A Pennsylvania voting machine was taken out of service on Election Day 2012 after it was filmed switching a vote for President Barack Obama to one for his Republican challenger, Mitt Romney, NBC News has confirmed.
Mother Jones reported that the machine was recalibrated and returned to service.
"There was a single complaint, so they recalibrated the machine, did a test run, and put it back online. We've had no complaints since then," Mathew Keeler, a spokesman for the Pennsylvania Department of State, told Mother Jones.
The user, who said he works as a software developer, gave his account of what happend in the YouTube video description:
I initially selected Obama but Romney was highlighted. I assumed it was being picky so I deselected Romney and tried Obama again, this time more carefully, and still got Romney. Being a software developer, I immediately went into troubleshoot mode. I first thought the calibration was off and tried selecting Jill Stein to actually highlight Obama. Nope. Jill Stein was selected just fine. Next I deselected her and started at the top of Romney's name and started tapping very closely together to find the 'active areas'. From the top of Romney's button down to the bottom of the black checkbox beside Obama's name was all active for Romney. From the bottom of that same checkbox to the bottom of the Obama button (basically a small white sliver) is what let me choose Obama. Stein's button was fine. All other buttons worked fine.
This is not the first time a malfunctioning voting machine has been caught on camera. In 2008, a West Virginia voting machine picked the wrong candidates during a video demonstration -- even after the machine had been calibrated.
On Tuesday, claims of voter fraud and voter suppression erupted in Pennsylvania after 75 Republican inspectors in Philadelphia were not able to access polling places, ABC News reports.
Several reports of voter suppression have come out of Ohio, also a crucial battleground state.
African-American early voters in Dayton were allegedly given the wrong ballots on Sunday, according to a Democracy Now report. Additionally, a suit filed Monday in federal district court claims that a company that makes electronic voting systems used in Ohio "improperly approved the use of untested, non-state certified software in voting machines to help tally results," CBS News reports.
Although the Pennsylvania voting machine was reportedly fixed, Jezebel called the glitch "chilling" in light of comments made by Pennsylvania Gov. Tom Corbett at a Romney rally on Sunday.
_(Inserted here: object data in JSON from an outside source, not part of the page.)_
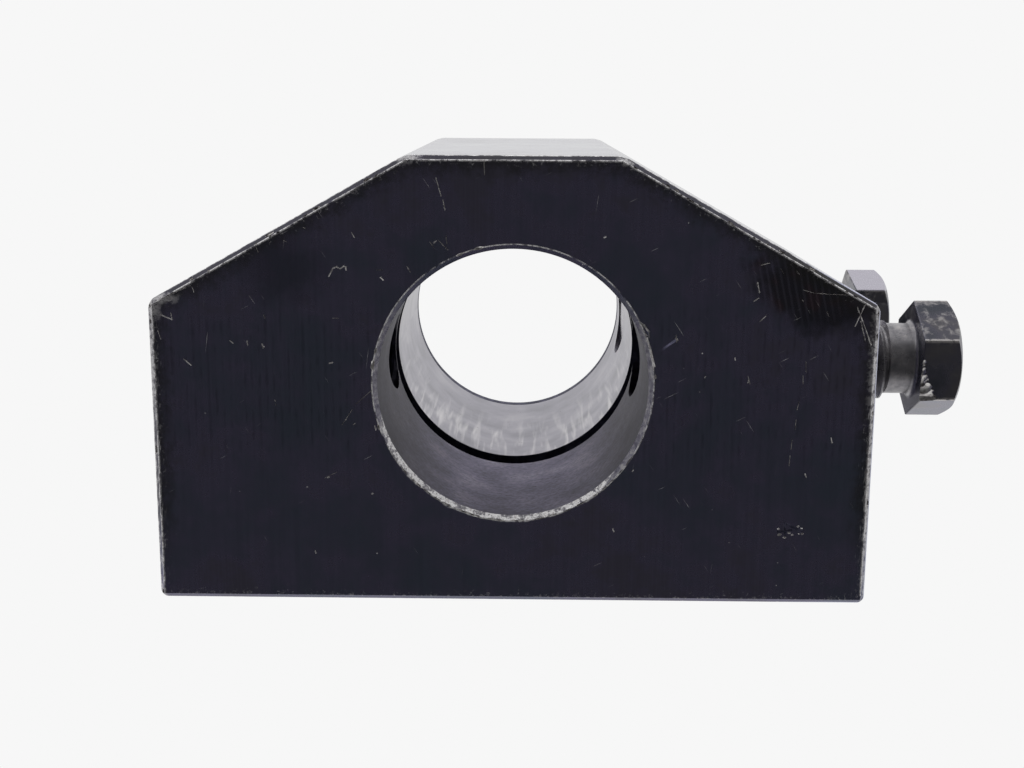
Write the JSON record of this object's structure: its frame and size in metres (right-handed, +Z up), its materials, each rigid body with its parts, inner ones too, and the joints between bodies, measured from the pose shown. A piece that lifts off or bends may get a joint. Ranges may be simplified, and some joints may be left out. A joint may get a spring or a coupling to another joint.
{
  "type": "boring bar holder",
  "caption": "Black steel boring bar holder with sloping shoulders, a grooved through bore and two hexagon-head clamp screws in one side.",
  "frame": {"origin": "centre of the flat base", "axes": "+X towards the clamp screws' heads, +Y along the bore from the front face to the back, +Z up from the base"},
  "size_m": [0.1182, 0.0762, 0.0635],
  "materials": {
    "black_oxide_steel": "ground steel with a worn black oxide coat",
    "screw_steel": "turned and milled steel with a scuffed black oxide coat"
  },
  "bodies": {
    "holder": {"holder_block": "black_oxide_steel"},
    "front_screw": {"clamp_screw_front": "screw_steel"},
    "rear_screw": {"clamp_screw_rear": "screw_steel"}
  },
  "joints": [
    {"name": "front_screw_advance", "type": "slide", "parent": "holder", "child": "front_screw", "axis": [1, 0, 0], "range_m": [-0.0103, 0.018]},
    {"name": "rear_screw_advance", "type": "slide", "parent": "holder", "child": "rear_screw", "axis": [1, 0, 0], "range_m": [-0.0088, 0.0194]}
  ]
}
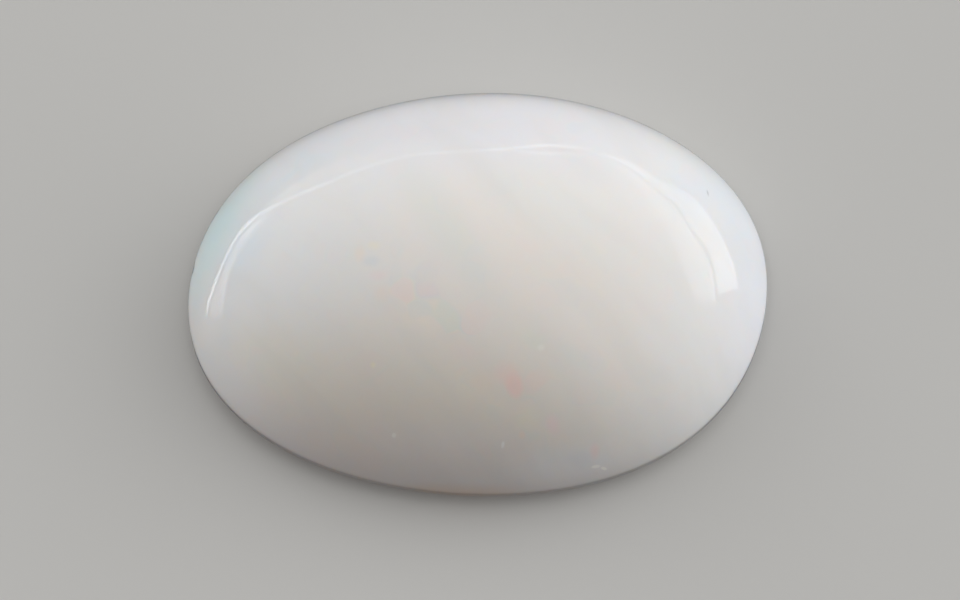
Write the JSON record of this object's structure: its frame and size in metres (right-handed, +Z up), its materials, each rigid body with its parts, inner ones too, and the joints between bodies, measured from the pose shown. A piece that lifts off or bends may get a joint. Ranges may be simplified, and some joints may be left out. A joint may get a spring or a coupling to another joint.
{
  "type": "polished opal cabochon",
  "caption": "Polished oval cabochon of milky white opal with a low smooth dome, a narrow girdle wall and a flat back, for setting in a bezel or display.",
  "frame": {"origin": "on the flat back that the stone lies on, at the middle of its outline's box", "axes": "+Z up through the top of the dome, +X along the oval's long axis, +Y across it, towards the side that is uppermost in the picture"},
  "size_m": [0.014, 0.0098, 0.0038],
  "materials": {
    "opal": "polished"
  },
  "bodies": {
    "root": {"opal_cabochon": "opal"}
  },
  "joints": []
}
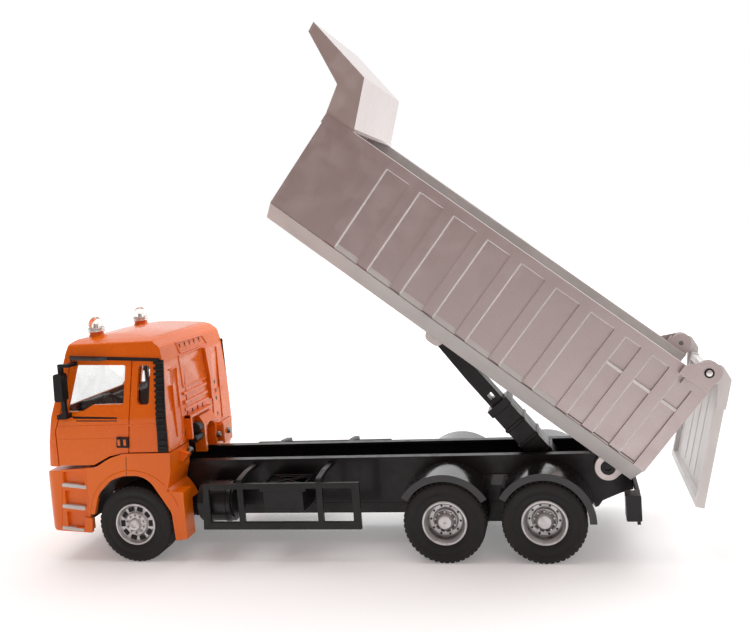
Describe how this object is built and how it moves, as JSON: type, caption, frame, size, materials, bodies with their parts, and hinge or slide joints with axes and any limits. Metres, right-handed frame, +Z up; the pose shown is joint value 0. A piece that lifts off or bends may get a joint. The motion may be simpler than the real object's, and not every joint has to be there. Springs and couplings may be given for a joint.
{
  "type": "toy dump truck",
  "caption": "Three-axle toy tipper: raised open bed with cab shield and swinging tailgate, telescopic hoist, rolling wheels, opening cab doors.",
  "frame": {"origin": "on the ground, under the middle of the bounding box with the bed raised", "axes": "+X towards the cab's front, +Y the truck's left side, +Z up"},
  "size_m": [0.273, 0.0824, 0.2078],
  "materials": {
    "cab_paint": "gloss orange enamel",
    "cab_plastic": "gloss orange",
    "bed_paint": "silver metallic paint",
    "chassis_black": "satin black",
    "trim_black": "matt black",
    "cabin_black": "fine grain black",
    "tyre_rubber": "moulded rubber",
    "rim_silver": "silver paint",
    "steel": "drawn bar",
    "glazing": "clear",
    "lamp_clear": "clear, moulded",
    "beacon_clear": "clear dome on a silver collar"
  },
  "bodies": {
    "chassis": {"air_tank_left": "chassis_black", "battery_box_left": "chassis_black", "beacon_left": "beacon_clear", "beacon_right": "beacon_clear", "bumper": "cab_plastic", "cab_shell": "cab_paint", "cabin_tub": "cabin_black", "chassis_frame": "chassis_black", "fenders_left": "chassis_black", "fenders_right": "chassis_black", "fuel_tank_right": "chassis_black", "grille": "trim_black", "headlamp_left": "lamp_clear", "headlamp_right": "lamp_clear", "hoist_foot_pin": "steel", "intake_strip_left": "trim_black", "intake_strip_right": "trim_black", "quarter_panes": "glazing", "seats": "cabin_black", "side_guard_left": "chassis_black", "side_guard_right": "chassis_black", "steering_wheel": "cabin_black", "tail_bar": "chassis_black", "tray_screws": "steel", "underframe": "chassis_black", "wheel_arch_left": "cab_plastic", "wheel_arch_right": "cab_plastic", "windscreen": "glazing"},
    "front_wheels": {"axle_front": "steel", "rim_front_left": "rim_silver", "rim_front_right": "rim_silver", "tyre_front_left": "tyre_rubber", "tyre_front_right": "tyre_rubber"},
    "middle_wheels": {"axle_mid": "steel", "rim_mid_left": "rim_silver", "rim_mid_right": "rim_silver", "tyre_mid_left": "tyre_rubber", "tyre_mid_right": "tyre_rubber"},
    "rear_wheels": {"axle_rear": "steel", "rim_rear_left": "rim_silver", "rim_rear_right": "rim_silver", "tyre_rear_left": "tyre_rubber", "tyre_rear_right": "tyre_rubber"},
    "bed": {"bed_floor": "bed_paint", "bed_side_left": "bed_paint", "bed_side_right": "bed_paint", "bed_headboard": "bed_paint", "cab_shield": "bed_paint", "hinge_bracket": "bed_paint", "gate_pins": "steel", "hoist_head_pin": "steel"},
    "tailgate": {"tailgate": "bed_paint"},
    "left_door": {"door_left": "cab_paint", "door_glass_left": "glazing", "mirror_left": "trim_black"},
    "right_door": {"door_right": "cab_paint", "door_glass_right": "glazing", "mirror_right": "trim_black"},
    "hoist_sleeve": {"hoist_sleeve": "chassis_black"},
    "hoist_ram": {"hoist_ram": "chassis_black"}
  },
  "joints": [
    {"name": "bed_tilt", "type": "hinge", "parent": "chassis", "child": "bed", "pos_m": [-0.09381, 0, 0.0322], "axis": [0, -1, 0], "range_deg": [-38.8, 0]},
    {"name": "tailgate_swing", "type": "hinge", "parent": "bed", "child": "tailgate", "pos_m": [-0.12892, 0, 0.07172], "axis": [0, 1, 0], "range_deg": [-26.5, 33.5]},
    {"name": "left_door_swing", "type": "hinge", "parent": "chassis", "child": "left_door", "pos_m": [0.12869, 0.0348, 0.06], "axis": [0, 0, -1], "range_deg": [0, 60]},
    {"name": "right_door_swing", "type": "hinge", "parent": "chassis", "child": "right_door", "pos_m": [0.12869, -0.0348, 0.06], "axis": [0, 0, 1], "range_deg": [0, 60]},
    {"name": "front_axle_spin", "type": "hinge", "parent": "chassis", "child": "front_wheels", "pos_m": [0.09709, 0, 0.016], "axis": [0, 1, 0], "continuous": true},
    {"name": "middle_axle_spin", "type": "hinge", "parent": "chassis", "child": "middle_wheels", "pos_m": [-0.03131, 0, 0.016], "axis": [0, 1, 0], "continuous": true},
    {"name": "rear_axle_spin", "type": "hinge", "parent": "chassis", "child": "rear_wheels", "pos_m": [-0.06911, 0, 0.016], "axis": [0, 1, 0], "continuous": true},
    {"name": "hoist_swing", "type": "hinge", "parent": "chassis", "child": "hoist_sleeve", "pos_m": [-0.07781, 0, 0.0235], "axis": [0, -1, 0], "range_deg": [-43.9, 0]},
    {"name": "hoist_extend", "type": "slide", "parent": "hoist_sleeve", "child": "hoist_ram", "axis": [0.6278, 0, 0.7784], "range_m": [-0.0103, 0]}
  ],
  "couplings": [
    {"joint": "hoist_swing", "follows": "bed_tilt", "ratio": 1.1295},
    {"joint": "hoist_extend", "follows": "bed_tilt", "m_per_rad": 0.015123}
  ]
}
At a Pennsylvania rally with Republican vice-presidential candidate Paul Ryan, Corbett and other Keystone State GOP leaders expressed confidence that the state's electoral votes would go to Romney, despite Obama's three- to five-point lead in state polls, according to ABC News.
In 2011, Corbett decided not to move forward on a plan that would have divided Pennsylvania's Electoral College votes by Congressional district. In a blog for The Huffington Post, conservative commentator John Ziegler wrote that this move would have been "devastating to the Obama campaign."